• **What this task involves**
Look through the material and copy each line holding "that".

··· Raw data ···

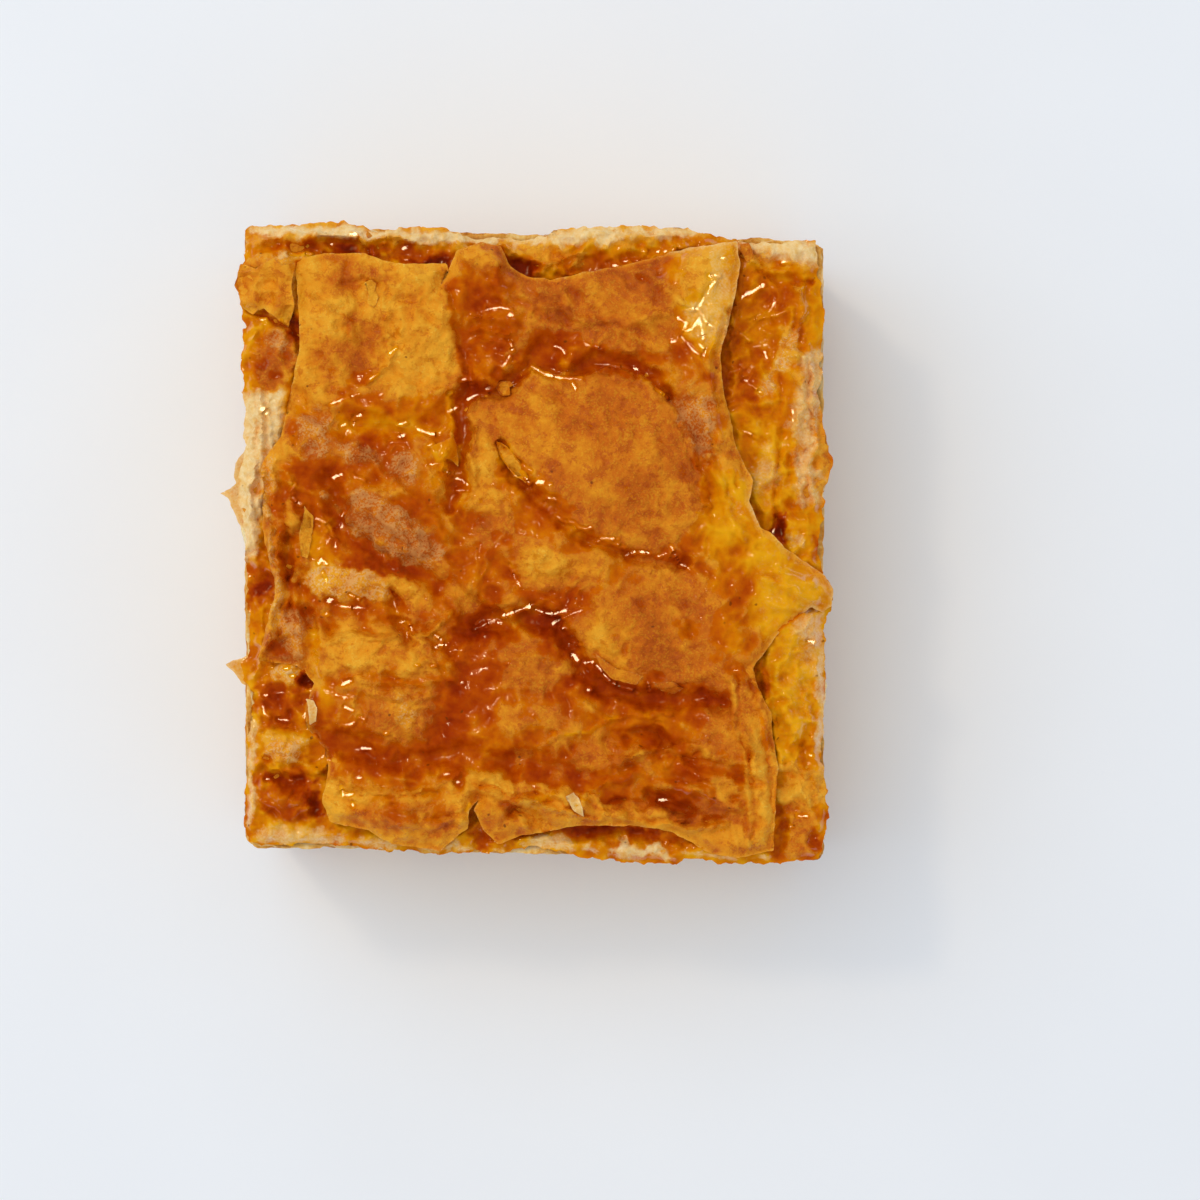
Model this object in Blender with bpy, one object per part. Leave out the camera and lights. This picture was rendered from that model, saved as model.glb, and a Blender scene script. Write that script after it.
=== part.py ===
"""A cut slice of galaktoboureko: set custard between two stacks of syrup-soaked pastry leaves.

Metres, +Z up. The origin is the centre of the flat base. +X and +Y run along the slice's two cut
directions, and the longer cut side runs along Y. Each of the three solids is a unit block, built from
a grid and extruded rings, that is then bent onto the slice's real outline and relief.
"""

import math
from typing import Callable, NamedTuple

import bmesh
import bpy
from mathutils import Vector, noise

MM = 0.001

# The cut: one of twelve pieces from a 230 x 330 mm pan, with its sides a little out of square.
SLICE_X = 76.6 * MM
SLICE_Y = 82.4 * MM
SKEW = -0.026
CORNER_PULL = 0.018

# The stack, from the plate up.
BASE_THICK = 5.6 * MM
CUSTARD_THICK = 24.6 * MM
GAP = 0.3 * MM
CUSTARD_LOW = BASE_THICK + GAP
CUSTARD_HIGH = CUSTARD_LOW + CUSTARD_THICK
TOP_LOW = CUSTARD_HIGH + GAP
TOP_LEVEL = 38.8 * MM

# The torn uppermost leaf and the reliefs on it.
SHEET_LIFT = 1.5 * MM
SHEET_EDGE_SOFT = 1.3 * MM
WRINKLE_HEIGHT = 0.55 * MM
WRINKLE_LENGTH = 7.5 * MM
HIGHEST = 44.4 * MM

# Mesh fineness.
TOP_SEGMENTS = (50, 54)
SLAB_SEGMENTS = (30, 32)
TOP_RINGS = 3
RELIEF_SMOOTHING = 2
CUSTARD_RINGS = 5
BASE_RINGS = 3


class Hump(NamedTuple):
    """A rounded rise or, with a negative height, a hollow; lengths in millimetres, turn in degrees."""

    x: float
    y: float
    long: float
    wide: float
    turn: float
    height: float


class Crease(NamedTuple):
    """A furrow along a route; lengths in millimetres."""

    route: tuple
    wide: float
    deep: float


class Reach(NamedTuple):
    """A place where one side of a solid stands out past the cut; lengths in millimetres.

    side is the outward direction, centre and half are along the side, low and high are heights.
    """

    side: tuple
    centre: float
    half: float
    out: float
    low: float
    high: float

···

• **Output below**
Model this object in Blender with bpy, one object per part. Leave out the camera and lights. This picture was rendered from that model, saved as model.glb, and a Blender scene script. Write that script after it.
a grid and extruded rings, that is then bent onto the slice's real outline and relief.